The album starts where most peoples’ exposure to it did, with the shuffling “minipops 67.” In a way, it’s the most telling song that could’ve been released, if not the most exciting one. The extra swing in the drums shows up again, even swingier, on “4 bit 9d api+e+6,” and even where the beats stick closely to the established rhythm, the percussive elements are often more evocative of “Windowlicker” than “Mt Saint Michel + Saint Michael's Mount.” The heavily modulated voices that come in at the end of “minipops” are another mainstay of the album, sometimes winking in the direction of soulful house, and other times rumbling under layers of distortion and bit reduction. Overall, and the general aesthetic of oscillating between hard and soft and both simultaneously is present on SYRO.

In the same way, there seems to be very little repetition throughout the record. Most of the music is too focused on juxtaposing one sound with another to have time for hooks of any kind, and on several of the more chaotic songs, even the drums seem to never play the same bar twice. While the vast majority of electronic music today seems to be built around minimalism and structure, Aphex Twin is practicing gleefully chaotic maximalism. Even while some songs like the ten-minute-plus “XMAS_EVET10” seem to have been composed to feature every piece of equipment in James’ studio, every bit of sound is in a place that makes a strange kind of sense. It’s riveting to hear an album this unpredictable for the first time, especially with the mind-boggling level of detail put into every one-off motif. It’s a record that only could have been made by someone with a massive amount of time on their hands.

As the album progresses, though, you’re reminded that even unpredictability can become predictable. The second- and third-to-last songs, “PAPAT4” and “s950tx16wasr10,” probably embody this the most. They’re the fastest two songs on the album, and they contain enough distorted, eerie sampling and processing that it would be difficult to call them boring. But it would also be a stretch to call them great, even more so when there are already so many Aphex Twin tracks that do the same thing better. SYRO would hardly be the first good album to suffer from a few filler tracks, but slow moments pop up elsewhere on the album too, with some of the more exciting ideas constrained by the necessity to fit in with the style. It’s still fun, challenging music, but it doesn’t compare to the high points of James’ discography as well as one might hope.

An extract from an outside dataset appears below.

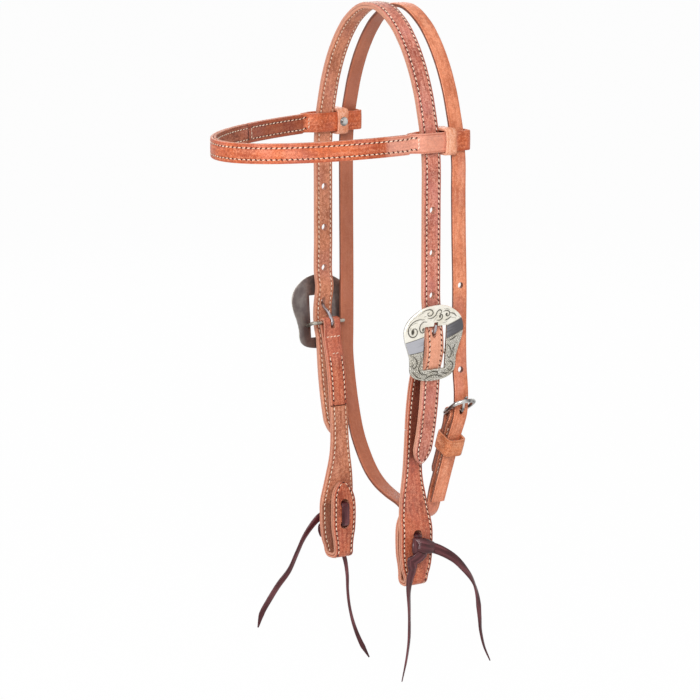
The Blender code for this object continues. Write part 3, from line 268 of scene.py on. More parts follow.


# Maps that leather reads: lay (along, across), rim (distance in from the edge, 1 on the outer face and 0 on
# the inner one) and seam (1 where the stitch rows run, and the painted shade of a stretch, painted light where
# negative)
def leather(name, look):
    made, tree, shader, place = startMaterial(name)
    along, across = mapOf(tree, "lay")
    inset, face = mapOf(tree, "rim")
    seam, dim = mapOf(tree, "seam")
    wide = noise(place, hide["wide"], 3)
    mottle = noise(place, hide["mottle"], 4, 0.65)
    grain = noise(place, hide["grain"], 3, 0.6)
    fibre = streaks(tree, along * 45, across * 420, 0.3, 3, 0.6)
    pores = place.node("ShaderNodeTexVoronoi", {"feature": "DISTANCE_TO_EDGE"},
                       {"Vector": place, "Scale": hide["pores"], "Randomness": 1.0})
    tone = (wide * 0.5 + mottle * 0.5).ramp(0.38, 0.6)
    colour = mixed(tone, look["deep"], look["mid"])
    colour = mixed((fibre * 0.5 + grain * 0.5).ramp(0.46, 0.66) * 0.7, colour, look["pale"])
    fleck = noise(place, hide["fleck"], 2, 0.6)
    colour = mixed(fleck.ramp(0.52, 0.68) * look["fleckShare"], colour, look["pale"])
    colour = mixed(fleck.ramp(0.47, 0.33) * look["fleckShare"], colour, look["deep"])
    blush = noise(place, hide["blush"], 2).ramp(0.48, 0.66) * look["blushShare"]
    colour = mixed(blush, colour, look["blush"])
    colour = mixed(grain.ramp(0.55, 0.3) * 0.5, colour, look["deep"])
    # painted shade on shaded stretches, and painted light on lit ones
    colour = mixed((dim * 0.55).most(0.0).least(0.93), colour, look["dim"])
    colour = mixed((dim * -0.8).most(0.0).least(0.9), colour, look["lit"])
    # the inner face darker: its flesh side, with painted shade
    colour = mixed(face.ramp(0.45, 0.3) * look["fleshAndShadeShare"], colour, look["under"])
    # rims are dressed: a dark line along each rim, burnish with painted edge shade, then the paler raw edge
    burnishAndShadeLine = inset.ramp(0.0004, 0.0011) * inset.ramp(0.0021, 0.0012)
    colour = mixed(burnishAndShadeLine * look["burnishAndShadeShare"], colour, look["deep"])
    raw = face.ramp(0.15, 0.4) * face.ramp(0.85, 0.6)
    colour = mixed(raw * 0.85, colour, look["edge"])
    height = grain * 0.35 + fibre * 0.25 + pores.ramp(0.0, 0.1) * 0.25
    if look["row"]:
        fromRow = abs(inset - look["row"])
        press = fromRow.ramp(awl["press"], 0.0)
        step = ((along / strap["pitch"]) + 0.5).fract() - 0.5
        slit = (step * strap["pitch"]) + (inset - look["row"]) * awl["slant"]
        hole = ((slit * slit) * 0.9 + fromRow * fromRow * 0.42).root().ramp(awl["rim"], awl["core"])
        top = face.ramp(0.7, 0.8) * seam
        under = face.ramp(0.3, 0.2) * seam
        shown = top * look["holeShare"] + under * look["underHoleShare"]
        colour = mixed(press * 0.3 * (top + under).least(1.0), colour, look["deep"])
        colour = mixed(hole * shown, colour, look["hole"])
        height = height - press * 1.6 - hole * shown * 4.0
    rough = mottle.ramp(0.3, 0.7, look["rough"] - 0.08, look["rough"] + 0.12)
    finishMaterial(tree, shader, colour, rough, height, hide["depth"], coat=look["coat"], specular=0.26)
    return made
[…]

In contrast, some of the strongest pieces of the album are also the least expected. “180db_” begins with a simple four-on-the-floor beat, and then dissects it, layering polyrhythms and otherworldly textures on top. “aisatsana,” the album’s somber, piano-centric closer, takes after “Avril 14” (from drukQs). But where “Avril 14” was content to plink along metronomically, “aisatsana” lets its chords ring out into space, revealing a subdued, whispery soundscape hidden beneath them. It’s a surprisingly effective gesture, turning the traditional Aphex model of hard beats with pretty things going on in the background on its head, and counterpointing the rest of the album’s comparative heaviness.

The bottom line is, the person hoping that SYRO would be a return to form and the person hoping for it to be radical reinvention will be disappointed. Neither of these are reasons to dismiss the album out of hand; at its worst the album is still very good, and at its best it reminds the listener why Aphex Twin is treated so reverentially in the first place. It’s a carefully made, intricate followup to his previous material, with enough adventurous impulses to make it unique. And, experienced on headphones, it will probably turn out to be an audiophile’s dream. Past that, it’s hard to say much about it. It’s good, but not great. Experimental but not groundbreaking. Exciting but not thrilling. It’s a serviceable Aphex Twin record, with all the good and the bad the phrase implies.

SYRO is due to be released September 19 on Warp Records.